=== Task data ===
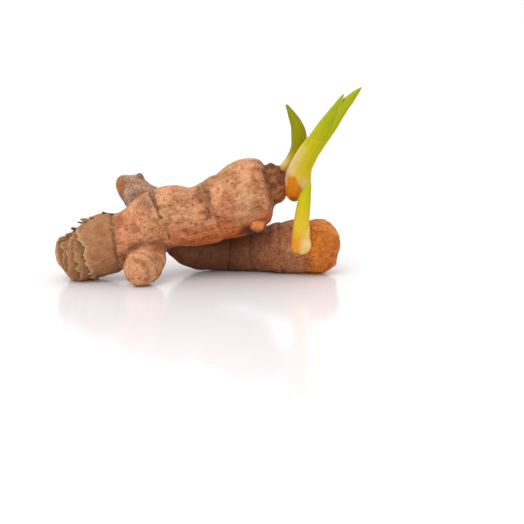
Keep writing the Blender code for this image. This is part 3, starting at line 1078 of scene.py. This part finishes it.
@dataclass(frozen=True)
class TallShoot(Shoot):
    """The tall shoot: a fat sheath with a torn foot, an open outer leaf and the next leaf inside it."""

    node: str = "tall_shoot"
    finish: YoungLeaf = YoungLeaf()
    leaves: tuple = (
        RolledLeaf(
            "tall_shoot_sheath",
            stations=(
                (32.1, 1.0, 28.9, 0.9), (32.3, 1.0, 30.0, 2.7), (32.8, 1.0, 32.3, 4.2),
                (33.4, 1.0, 35.0, 4.8), (33.9, 0.9, 37.3, 4.9), (34.3, 0.7, 39.6, 4.65),
                (35.2, 0.4, 42.6, 4.2), (37.3, 0.1, 46.6, 3.95), (39.9, -0.2, 50.8, 3.6),
                (41.6, -0.4, 53.4, 3.3),
            ),
            wrap=((0.0, 395.0), (1.0, 385.0)), seam=(90.0, 90.0), rise=(0.2, 0.62), margin=0.25, slant=1.2,
            marks=(
                ("cream", 29.4, -1.2, 37.5, 5.0, 1.0),
                ("cream", 29.9, -1.4, 40.4, 5.0, 1.0),
                ("cream", 30.8, -1.6, 43.2, 5.0, 0.95),
                ("cream", 32.2, -2.0, 46.0, 5.0, 0.85),
                ("cream", 34.0, -2.4, 48.8, 4.6, 0.6),
                ("cream", 35.6, -3.8, 34.6, 6.2, 0.8),
                ("flesh", 31.5, -3.2, 36.3, 3.0, 1.0),
                ("flesh", 31.9, -3.0, 33.0, 4.2, 1.0),
                ("flesh", 33.6, -1.6, 30.6, 4.0, 1.0),
                ("scorch", 30.1, -2.6, 38.7, 1.8, 1.0),
                ("scorch", 31.9, -1.8, 29.2, 2.8, 1.0),
            ),
        ),
        RolledLeaf(
            "tall_shoot_outer_leaf",
            stations=(
                (35.4, 0.4, 42.6, 3.0), (37.6, 0.0, 47.0, 3.2), (40.6, -0.4, 52.1, 3.05),
                (43.1, -0.5, 55.8, 2.95), (45.4, -0.6, 59.6, 2.54), (47.1, -0.7, 62.2, 2.2),
                (48.5, -0.8, 64.3, 1.85), (49.9, -0.9, 66.9, 1.35), (50.8, -0.9, 69.0, 0.6),
            ),
            wrap=((0.0, 380.0), (0.4, 320.0), (0.7, 240.0), (1.0, 170.0)), seam=(20.0, 10.0),
            rise=(0.42, 0.98), margin=0.75,
        ),
        RolledLeaf(
            "tall_shoot_inner_leaf",
            stations=(
                (36.4, 0.9, 42.6, 2.2), (38.4, 0.8, 46.0, 2.4), (41.0, 0.2, 50.3, 2.65),
                (44.1, -0.1, 55.3, 2.8), (46.4, -0.2, 58.6, 2.7), (49.5, -0.4, 63.2, 2.3),
                (53.0, -0.4, 67.4, 1.65), (55.6, -0.3, 70.0, 0.9), (57.2, -0.3, 71.6, 0.25),
            ),
            wrap=((0.0, 380.0), (0.5, 340.0), (0.8, 240.0), (1.0, 170.0)), seam=(90.0, 90.0),
            rise=(0.42, 0.95),
        ),
    )


SHORT_SHOOT_MARKS = (
    ("cream", 28.6, 4.0, 42.6, 5.0, 0.7),
    ("flesh", 27.6, 3.6, 39.0, 3.4, 0.6),
    ("scorch", 27.2, 3.8, 38.6, 4.4, 0.45),
)


@dataclass(frozen=True)
class ShortShoot(Shoot):
    """The short curved shoot: one leaf rolled nearly shut, with the tip of another on its right."""

    node: str = "short_shoot"
    finish: YoungLeaf = YoungLeaf(
        name="young_turmeric_leaf_olive",
        rise=("#e2a050", "#d3a43a", "#baa61c", "#978c06", "#918c04", "#878a0c"),
    )
    leaves: tuple = (
        RolledLeaf(
            "short_shoot_inner_leaf",
            stations=(
                (27.0, 4.9, 38.4, 1.5), (28.5, 5.6, 40.6, 1.7), (30.9, 6.5, 43.5, 1.7),
                (33.2, 7.5, 47.5, 2.1), (34.2, 8.4, 51.2, 2.7), (34.1, 9.0, 54.5, 2.7),
                (33.3, 9.5, 57.2, 2.3), (32.1, 9.8, 59.7, 1.7), (30.7, 10.1, 62.4, 0.95),
                (29.5, 10.2, 64.3, 0.35),
            ),
            wrap=((0.0, 390.0), (0.6, 375.0), (1.0, 300.0)), seam=(70.0, 70.0), rise=(0.15, 1.12),
            margin=0.2,
            marks=SHORT_SHOOT_MARKS,
        ),
        RolledLeaf(
            "short_shoot_outer_leaf",
            stations=(
                (28.0, 5.3, 39.8, 1.7), (30.9, 6.5, 43.5, 1.8), (33.2, 7.5, 47.5, 2.2),
                (34.4, 8.4, 51.2, 2.8), (34.5, 9.0, 54.0, 2.7), (34.3, 9.3, 56.0, 2.1),
                (34.0, 9.5, 57.6, 1.4), (33.7, 9.6, 58.8, 0.5),
            ),
            wrap=((0.0, 380.0), (0.5, 300.0), (1.0, 150.0)), seam=(170.0, 150.0), rise=(0.2, 0.95),
            margin=0.25,
            marks=SHORT_SHOOT_MARKS,
        ),
    )


@dataclass(frozen=True)
class LowerShoot(Shoot):
    """The lower shoot: a pale sheath round its foot, and the first green leaf standing out of it."""

    node: str = "lower_shoot"
    finish: YoungLeaf = YoungLeaf(
        name="young_turmeric_leaf_pale",
        rise=("#f59a3c", "#f2b03e", "#e6bf34", "#cfbd1e", "#afb118", "#98a61a"),
        cream="#fadda4",
        flesh="#f08c22",
    )
    leaves: tuple = (
        RolledLeaf(
            "lower_shoot_sheath",
            stations=(
                (35.5, 2.4, 10.6, 2.9), (35.3, -1.2, 10.9, 3.6), (35.1, -4.1, 12.9, 3.75),
                (34.9, -5.1, 16.6, 3.35), (35.0, -5.8, 19.6, 3.15), (35.2, -6.2, 22.4, 2.95),
            ),
            wrap=((0.0, 390.0), (0.6, 385.0), (1.0, 370.0)), seam=(40.0, 60.0), rise=(0.02, 0.4),
            margin=0.06, slant=-1.0,
            marks=(
                ("flesh", 32.8, -7.0, 14.5, 5.0, 0.7),
                ("cream", 38.0, -7.6, 13.5, 5.2, 1.0),
                ("cream", 38.6, -7.6, 17.5, 4.0, 0.6),
                ("cream", 36.9, -7.0, 10.0, 4.5, 0.9),
            ),
        ),
        RolledLeaf(
            "lower_shoot_leaf",
            stations=(
                (35.2, -4.0, 13.0, 3.0), (35.0, -5.1, 16.6, 3.0), (35.0, -5.9, 20.1, 2.95),
                (35.5, -6.6, 25.9, 2.7), (36.2, -7.1, 30.9, 2.25), (37.1, -7.4, 34.3, 1.5),
                (38.2, -7.6, 37.4, 0.4),
            ),
            wrap=((0.0, 385.0), (0.6, 370.0), (1.0, 250.0)), seam=(60.0, 60.0), rise=(0.1, 0.8),
            margin=0.25,
        ),
    )


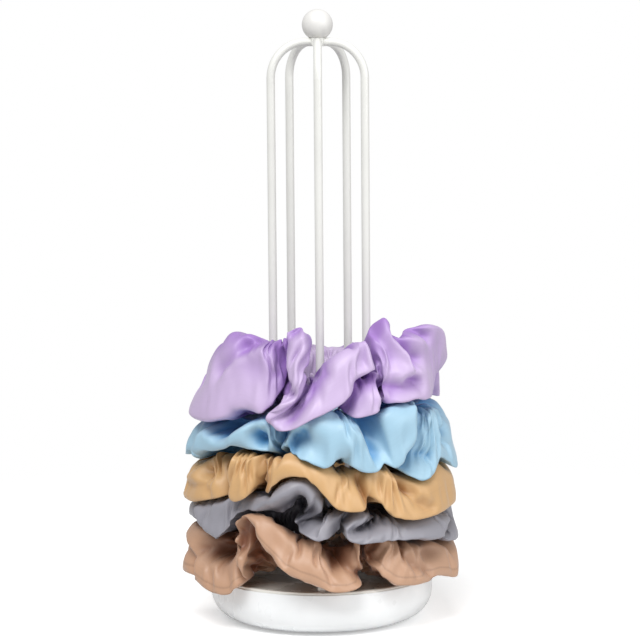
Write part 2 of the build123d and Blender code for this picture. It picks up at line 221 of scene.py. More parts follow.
# ---------------------------------------------------------------- settings a user would change
class HairTieStageSettings(bpy.types.PropertyGroup):
    """Floor, lights and camera"""

    key_power: FloatProperty(
        name="Key light", description="Power of the large soft light above the front left",
        default=19.5, min=0.0, unit="POWER")
    fill_power: FloatProperty(
        name="Fill light", description="Power of the soft light on the right",
        default=6.5, min=0.0, unit="POWER")
    room_level: FloatProperty(
        name="Room level", description="Brightness of the plain surroundings that light the object",
        default=0.36, min=0.0, max=2.0)
    floor_color: FloatVectorProperty(
        name="Floor", description="Colour of the plain pale floor",
        default=(0.93, 0.93, 0.93), size=3, subtype="COLOR", min=0.0, max=1.0)
    camera_distance: FloatProperty(
        name="Camera distance", description="From the camera to the tower's axis",
        default=1.150, min=0.2, unit="LENGTH")
    camera_height: FloatProperty(
        name="Camera height", description="Height of the camera above the floor",
        default=0.270, min=0.0, unit="LENGTH")
    camera_pitch: FloatProperty(
        name="Camera pitch", description="How far the camera looks down",
        default=radians(6.2), subtype="ANGLE")


class HairTieHolderSettings(bpy.types.PropertyGroup):
    """Finishes of the dish, the wires and the ball"""

    enamel_color: FloatVectorProperty(
        name="Enamel", description="Cool white stove enamel of the dish",
        default=(0.84, 0.86, 0.87), size=3, subtype="COLOR", min=0.0, max=1.0)
    # the tray's cream tint is partly its own enamel and partly a painted reflection of the brown scrunchie above
    # it
    tray_color: FloatVectorProperty(
        name="Tray", description="Cream enamel of the upper disc and its lip",
        default=(0.79, 0.78, 0.73), size=3, subtype="COLOR", min=0.0, max=1.0)
    wire_color: FloatVectorProperty(
        name="Wires", description="Warm white coating of the wires",
        default=(0.76, 0.76, 0.73), size=3, subtype="COLOR", min=0.0, max=1.0)
    ball_color: FloatVectorProperty(
        name="Ball", description="Pearly off-white coating of the ball",
        default=(0.74, 0.73, 0.71), size=3, subtype="COLOR", min=0.0, max=1.0)


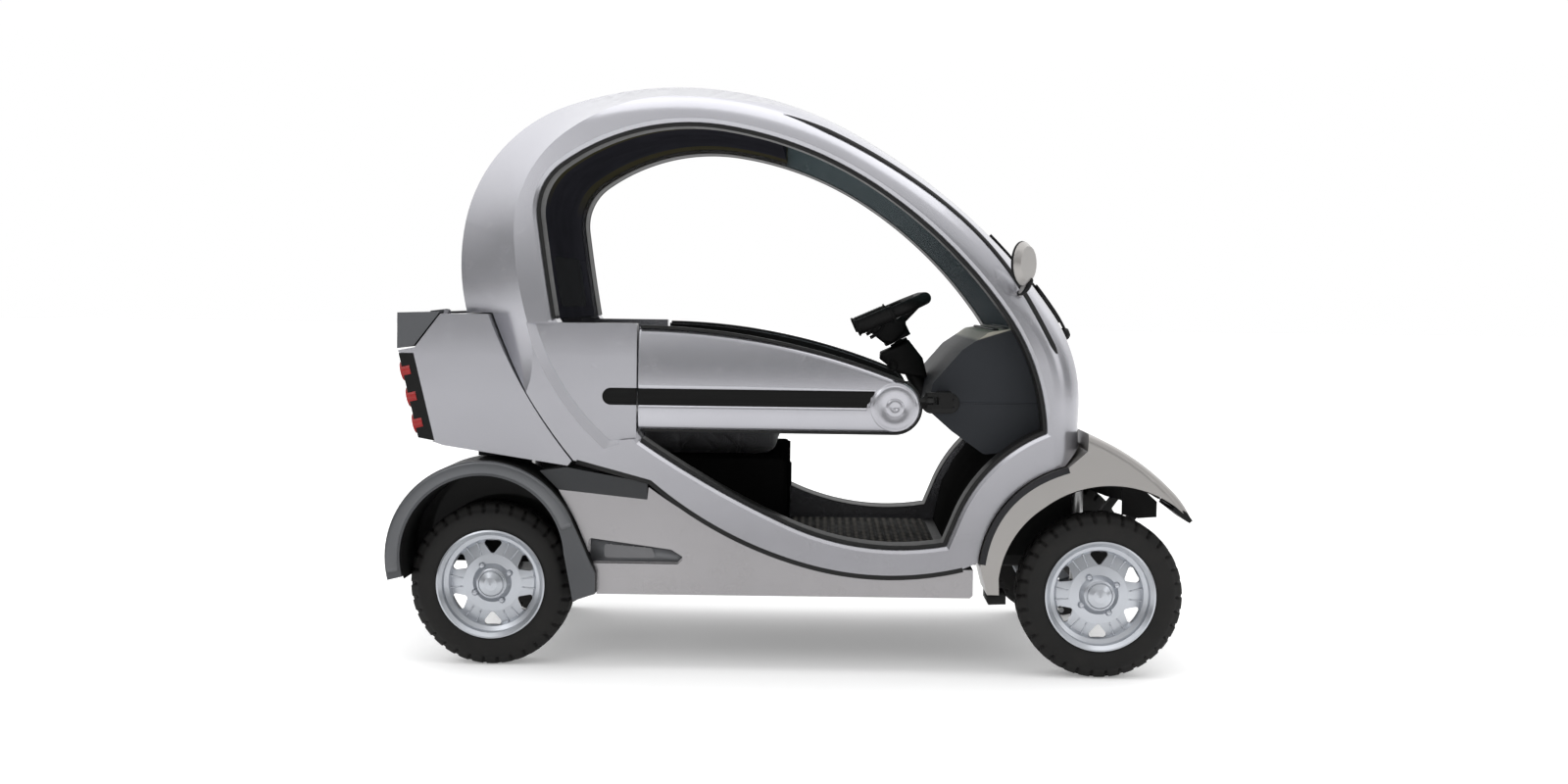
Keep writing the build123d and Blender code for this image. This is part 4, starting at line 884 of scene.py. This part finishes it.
def cushioned(name, form, node, lean, channels, limits):
    """Pad remeshed, swollen by air pressure, and pressed in along its sewn channels by a bell
    curve of the distance from each. It leans by the share of its height."""
    pad = piece(name, form, seat_cover)
    remesh = pad.modifiers.new("even_faces", "REMESH")
    remesh.mode = "VOXEL"
    remesh.voxel_size = 5 * mm
    even = pad.evaluated_get(bpy.context.evaluated_depsgraph_get())
    pad.data = bpy.data.meshes.new_from_object(even)
    pad.modifiers.clear()
    at_rest = coordinates(pad.data)
    swollen = at_rest
    cloth = pad.modifiers.new("air", "CLOTH")
    cloth.settings.use_pressure = True
    cloth.settings.uniform_pressure_force = 4
    cloth.settings.effector_weights.gravity = 0
    for frame_number in range(1, 21):
        scene.frame_set(frame_number)
    swollen = coordinates(pad.evaluated_get(bpy.context.evaluated_depsgraph_get()).data)
    pad.modifiers.clear()
    scene.frame_set(1)
    move = swollen - at_rest
    moved = np.linalg.norm(move, axis=1, keepdims=True)
    place = at_rest + move * np.minimum(1, swell_limit / np.maximum(moved, 1e-9))
    low, high = np.array(limits, float) * mm
    inward = at_rest.mean(0) - place
    inward = inward / np.linalg.norm(inward, axis=1, keepdims=True)
    for axis, at in channels:
        near = np.exp(-((at_rest[:, axis] - at * mm) / channel_half) ** 2)
        place = place + inward * (near * channel_depth)[:, None]
    place = np.clip(place, low, high)
    place[:, 0] += (place[:, 2] - low[2]) * lean
    pad.data.vertices.foreach_set("co", place.ravel())
    pad.data.polygons.foreach_set("use_smooth", [True] * len(pad.data.polygons))
    pad.data.update()
    soft = pad.modifiers.new("soften", "SUBSURF")
    soft.levels = soft.render_levels = 1
    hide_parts(node)


cushioned("seat_cushion_pad", pad_form((-478, -268, 644), (-34, 268, 728)), "seat_cushion", 0.0,
          [(1, -95), (1, 95), (0, -150), (0, -360)], [(-492, -282, 637), (-18, 282, 742)])
cushioned("seat_back_pad", pad_form((-562, -268, 652), (-520, 268, 978), 0.3), "seat_back", -0.16,
          [(1, -95), (1, 95), (2, 780), (2, 900)], [(-584, -282, 637), (-500, 282, 992)])


# Stage, light and camera

ground = Finish("pale_floor")
ground.colour(ground.mix(ground.noise(0.4, 2.0), grey(0.84), grey(0.88))).rough(0.8)
ground.surface.inputs["Emission Color"].default_value = grey(1.0)
ground.surface.inputs["Emission Strength"].default_value = 0.25
far = 60
mesh = bpy.data.meshes.new("floor")
mesh.from_pydata([(-far, -far, 0), (far, -far, 0), (far, far, 0), (-far, far, 0)], [],
                 [(0, 1, 2, 3)])
mesh.materials.append(ground.material)
made = bpy.data.objects.new("floor", mesh)
scene.collection.objects.link(made)

world = bpy.data.worlds.new("studio")
scene.world = world
world.use_nodes = True
sky = world.node_tree
way = sky.nodes.new("ShaderNodeTexCoord")
split = sky.nodes.new("ShaderNodeSeparateXYZ")
sky.links.new(way.outputs["Generated"], split.inputs[0])


def sky_ramp(socket, low, high, from_value, to_value):
    """Smooth rise of the sky's strength between two shares of a direction."""
    made = sky.nodes.new("ShaderNodeMapRange")
    made.interpolation_type = "SMOOTHSTEP"
    sky.links.new(socket, made.inputs["Value"])
    for key, value in (("From Min", low), ("From Max", high), ("To Min", from_value),
                       ("To Max", to_value)):
        made.inputs[key].default_value = value
    return made.outputs[0]


total = sky.nodes.new("ShaderNodeMath")
total.operation = "ADD"
sky.links.new(sky_ramp(split.outputs[1], -0.25, 0.35, 0.20, 1.0), total.inputs[0])
sky.links.new(sky_ramp(split.outputs[2], 0.12, 0.60, 0.0, 0.75), total.inputs[1])
sky.links.new(total.outputs[0], sky.nodes["Background"].inputs["Strength"])
sky.nodes["Background"].inputs["Color"].default_value = (1, 1, 1, 1)


def soft_light(name, place, target, size, power):
    """Area light at a place, turned to a target."""
    lamp = bpy.data.lights.new(name, "AREA")
    lamp.shape = "RECTANGLE"
    lamp.size, lamp.size_y = size
    lamp.energy = power
    made = bpy.data.objects.new(name, lamp)
    made.location = place
    back = np.array(place, float) - np.array(target, float)
    made.rotation_euler = (atan2(float(np.hypot(back[0], back[1])), back[2]), 0,
                           atan2(back[0], -back[1]))
    scene.collection.objects.link(made)


soft_light("overhead", (0, -1.0, 5.5), (0, 0, 0.9), (6, 3), 80)
soft_light("key", (-3.5, -5.0, 4.2), (0, 0, 0.8), (3, 2), 45)
soft_light("fill", (4.5, -4.5, 2.2), (0, 0, 0.8), (2, 2), 18)

photo_width, focal_length = 1600, 1768
camera = bpy.data.cameras.new("camera")
camera.sensor_width = 36
camera.lens = 36 * focal_length / photo_width
viewer = bpy.data.objects.new("camera", camera)
viewer.matrix_world = (Matrix.Translation((0.101, -5.775, 1.136))
                       @ Matrix.Rotation(radians(1.26), 4, "Z")
                       @ Matrix.Rotation(radians(90 - 3.09), 4, "X")
                       @ Matrix.Rotation(radians(0.7), 4, "Z"))
scene.collection.objects.link(viewer)
scene.camera = viewer
scene.view_settings.view_transform = "Standard"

=== Task to complete ===
Search the data for "this" and list every line in which it occurs.

=== Answer in full ===
Keep writing the Blender code for this image. This is part 3, starting at line 1078 of scene.py. This part finishes it.
Write part 2 of the build123d and Blender code for this picture. It picks up at line 221 of scene.py. More parts follow.
Keep writing the build123d and Blender code for this image. This is part 4, starting at line 884 of scene.py. This part finishes it.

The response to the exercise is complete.